MPI + Multithreading with ParallelStencil.jl + ImplicitGlobalGrid.jl

Hi,

I tried using ParallelStencil+ImplicitGlobalGrid with MPI on CPU clusters, but I cannot get the multiprocessing to work. I attempted the acoustic2D.jl example from the ParallelStencil repo and added ImplicitGlobalGrid to it. Additionally, I tried the diffusion3D_multicpu_novis.jl example from the ImplicitGlobalGrid repo and integrated ParallelStencil into it (both modified scripts are provided here).

In both cases, when I run the script using ‘julia --threads 16 $script,’ I can see that it utilizes multiprocessing. However, when I use ‘mpiexec -np 1 julia --threads 16 $script,’ it spawns the processes but doesn’t seem to utilize them (refer to the bottom htop picture for comparison). I used openmpi 4.1.1, and setting the following environment variables didn’t help either: ‘OMP_NUM_THREADS=16,’ ‘JULIA_NUM_THREADS=16.’

Given the scripts, what is the proper way to use ParallelStencil+ImplicitGlobalGrid to be able to use MPI and multithreading on each MPI? It’s worth mentioning that I was able to get ImplicitGlobalGrid to work on multiple GPUs using CUDA-aware MPI.

Thanks,

@luraess , @samo

@thoth291

Hi @ali-vaziri, thanks for reporting.

I cloned your repo on my machine and tried the 2D example you are referring to.

As you can see below, both version run fine and I could not reproduce the case where running on 8 threads but using MPI would lead to un-used spawned threads.

$ mpirun -n 1 --bind-to socket julia --project -t 8 acoustic2D_ImplicitGlobalGrid.
jl
Global grid: 4095x4095x1 (nprocs: 1, dims: 1x1x1)
rank=0 - nthreads = 8
rank=0 - time (s) = 5.351983070373535
$ julia --project -t 8 acoustic2D_ImplicitGlobalGrid.jl
Global grid: 4095x4095x1 (nprocs: 1, dims: 1x1x1)
rank=0 - nthreads = 8
rank=0 - time (s) = 5.9138031005859375

It could be that some issues arise when you try to share resources (CPU cores) among MPI and Julia threads though. To better assess what is going on, you could try reporting the number of threads used, and the wall time, timing only the work done in the iterations and not the initialisation.
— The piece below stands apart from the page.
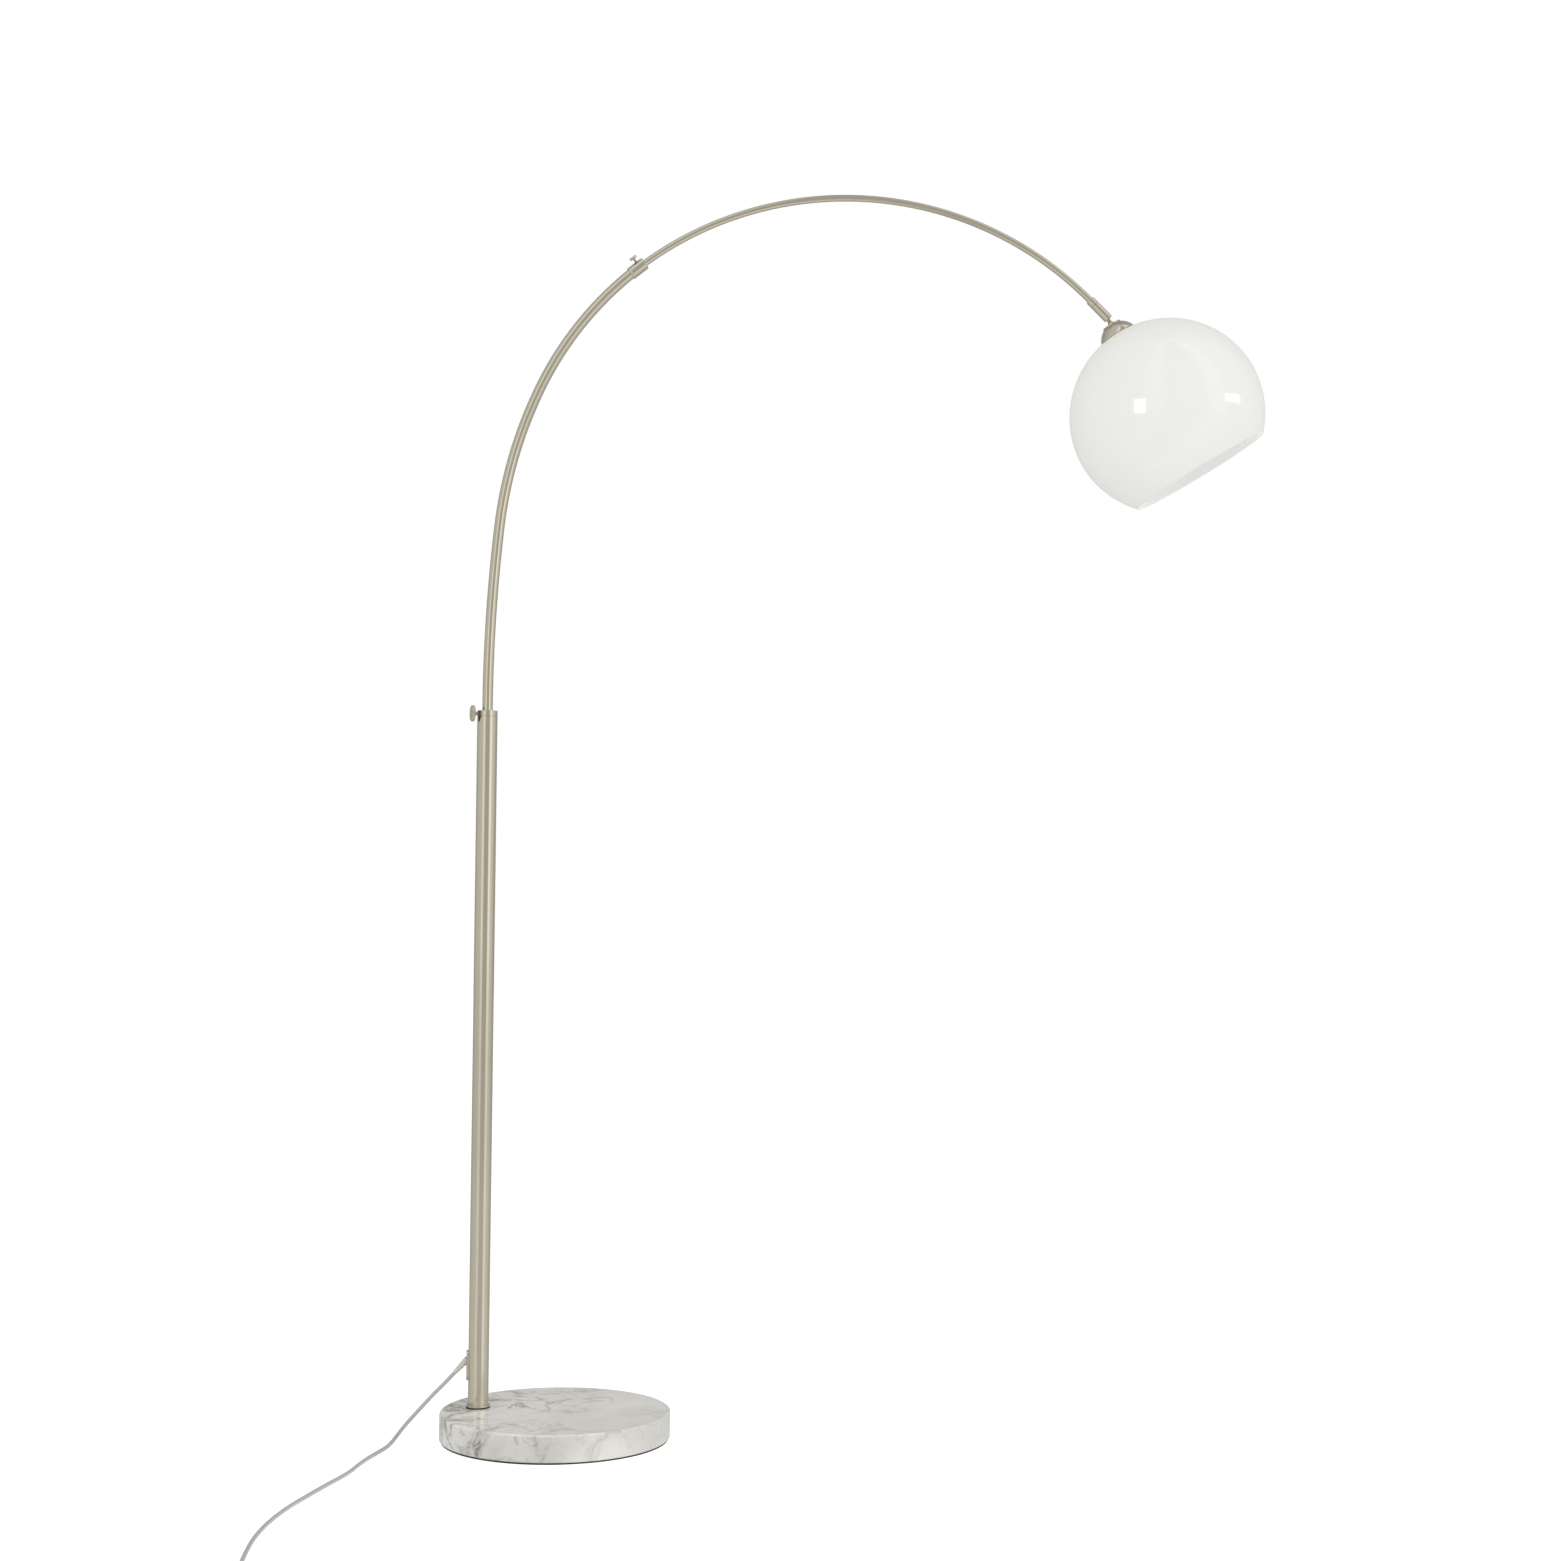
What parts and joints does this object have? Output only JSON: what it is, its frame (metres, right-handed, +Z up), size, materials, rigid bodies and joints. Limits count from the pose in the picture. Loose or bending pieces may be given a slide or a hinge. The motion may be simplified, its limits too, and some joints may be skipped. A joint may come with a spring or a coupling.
{
  "type": "arc floor lamp",
  "caption": "Floor lamp with a round stone base, straight pole, bowed telescopic arm and an open globe shade that swivels and tilts.",
  "frame": {"origin": "centre of the underside of the round base", "axes": "+Z up; +X the way the arm reaches, so the arm lies in a plane parallel to XZ; the pole stands near the base's -X edge"},
  "size_m": [1.23, 0.947, 1.6646],
  "materials": {
    "marble": "polished white-grey marble with grey-brown veins",
    "nickel": "warm satin nickel",
    "steel": "zinc-plated steel",
    "black_rubber": "matt",
    "nylon": "natural nylon",
    "brass": "turned",
    "opal": "opal acrylic, glossy",
    "cord_pvc": "pale translucent PVC",
    "holder": "white thermoplastic",
    "switch_plastic": "light grey",
    "bulb_frost": "frosted"
  },
  "bodies": {
    "stand": {"marble_base": "marble", "base_pad": "black_rubber", "base_bolt": "steel", "base_washer": "steel", "foot_plug": "steel", "foot_gasket": "black_rubber", "foot_ring": "nickel", "lower_pole": "nickel", "pole_coupler": "nickel", "upper_pole": "nickel", "pole_cap": "nickel", "pole_lead": "cord_pvc", "cord_outlet": "nickel", "cord_relief": "nylon", "mains_cord": "cord_pvc", "switch_cord": "cord_pvc", "cord_coil": "cord_pvc", "coil_tie": "black_rubber", "plug_cord": "cord_pvc", "plug_body": "switch_plastic", "plug_pins": "steel", "switch_base": "switch_plastic", "switch_cover": "switch_plastic", "switch_block": "switch_plastic", "switch_screws": "steel"},
    "button": {"switch_button": "switch_plastic"},
    "pole_pad_body": {"pole_pad": "brass"},
    "pole_knob_body": {"pole_screw": "steel", "pole_knob": "nickel"},
    "swivel": {"swivel_bush": "nylon"},
    "arm": {"lower_arc": "nickel", "tail_guide": "nylon", "arc_collar": "nickel", "collar_liner": "black_rubber", "lower_arc_lead": "cord_pvc"},
    "collar_pad_body": {"collar_pad": "brass"},
    "collar_knob_body": {"collar_screw": "steel", "collar_knob": "nickel"},
    "reach": {"upper_arc": "nickel", "inner_guide": "nylon", "end_ferrule": "nickel", "swivel_socket": "nickel", "upper_arc_lead": "cord_pvc"},
    "fork": {"swivel_fork": "steel", "tilt_pin": "steel"},
    "head": {"tilt_stem": "nickel", "cap_disc": "nickel", "shade_cap": "nickel", "cap_nipple": "steel", "cap_nut": "steel", "holder_cap": "holder", "holder_body": "holder", "holder_core": "holder", "shade_ring": "holder", "globe_shade": "opal", "bulb_screw_cap": "steel", "bulb_glass": "bulb_frost"}
  },
  "joints": [
    {"name": "switch_press", "type": "slide", "parent": "stand", "child": "button", "axis": [0, 0, -1], "range_m": [0, 0.003], "stiffness_N_per_m": 400},
    {"name": "pole_pad_travel", "type": "slide", "parent": "stand", "child": "pole_pad_body", "axis": [-0.9511, -0.309, 0], "range_m": [0, 0.002]},
    {"name": "pole_knob_turn", "type": "hinge", "parent": "pole_pad_body", "child": "pole_knob_body", "pos_m": [-0.10272, 0.01627, 0.9506], "axis": [-0.9511, -0.309, 0], "range_deg": [0, 720]},
    {"name": "arm_swivel", "type": "hinge", "parent": "stand", "child": "swivel", "pos_m": [-0.10272, 0.01627, 0.95], "axis": [0, 0, 1], "range_deg": [-170, 170]},
    {"name": "arm_height", "type": "slide", "parent": "swivel", "child": "arm", "axis": [0, 0, 1], "range_m": [0, 0.2]},
    {"name": "collar_pad_travel", "type": "slide", "parent": "arm", "child": "collar_pad_body", "axis": [-0.5968, -0.2588, 0.7595], "range_m": [0, 0.0014]},
    {"name": "collar_knob_turn", "type": "hinge", "parent": "collar_pad_body", "child": "collar_knob_body", "pos_m": [0.09543, 0.01627, 1.5616], "axis": [-0.5968, -0.2588, 0.7595], "range_deg": [0, 720]},
    {"name": "arm_reach", "type": "hinge", "parent": "arm", "child": "reach", "pos_m": [0.37963, 0.01627, 1.1999], "axis": [0, 1, 0], "range_deg": [-16, 3]},
    {"name": "shade_swivel", "type": "hinge", "parent": "reach", "child": "fork", "pos_m": [0.73158, 0.01627, 1.49792], "axis": [0.6992, 0, -0.715], "range_deg": [-170, 170]},
    {"name": "shade_tilt", "type": "hinge", "parent": "fork", "child": "head", "pos_m": [0.73158, 0.01627, 1.49792], "axis": [0, 1, 0], "range_deg": [-50, 24]}
  ],
  "couplings": [
    {"joint": "pole_pad_travel", "follows": "pole_knob_turn", "m_per_rad": 0.00015915},
    {"joint": "collar_pad_travel", "follows": "collar_knob_turn", "m_per_rad": 0.00011141}
  ]
}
What are the hardware specs of your device/server?

Thanks for bringing up the issue. However, at first glance, it does not look to me like a problem caused by the packages ParallelStencil and ImplicitGlobalGrid. It rather seems to me a more general problem, that also could be observed when just using MPI and Threads. Have you tried to reproduce it with MPI and Threads only?

Are you submitting your job with a job scheduler? If so, you might not be using the right job submission options. The following job script generator could be an inspiration even if you’re not using slurm:
https://user.cscs.ch/access/running/jobscript_generator/

@samo @luraess Thanks for the hints!

I’m using dedicated machines (with keyless ssh) without slurm, sge, etc. Each machine has 4 numa sockets, 24 cores per socket, and 1 thread per core (96 cores combined). I was able to utilize the entire machine using:

mpiexec -np 1 --map-by node:PE=96 julia -t 96 $script

But I’m getting seg fault for the cases below:

  • 2 mpi ranks on one machine (48 cores per mpi rank) using:

mpiexec -np 2 --map-by node:PE=48 julia -t 48 $script

  • 2 mpi ranks on two machines (one mpi rank per machine each using 96 cores) using:

mpiexec -np 2 --map-by node:PE=96 --prefix $mpi_dir --hostfile $h_file julia -t 96 $script

where host file is:
node_1_name slots=1
node_2_name slots=1

I’m probably missing something at the moment, and will update the correct configuration here if it works for me.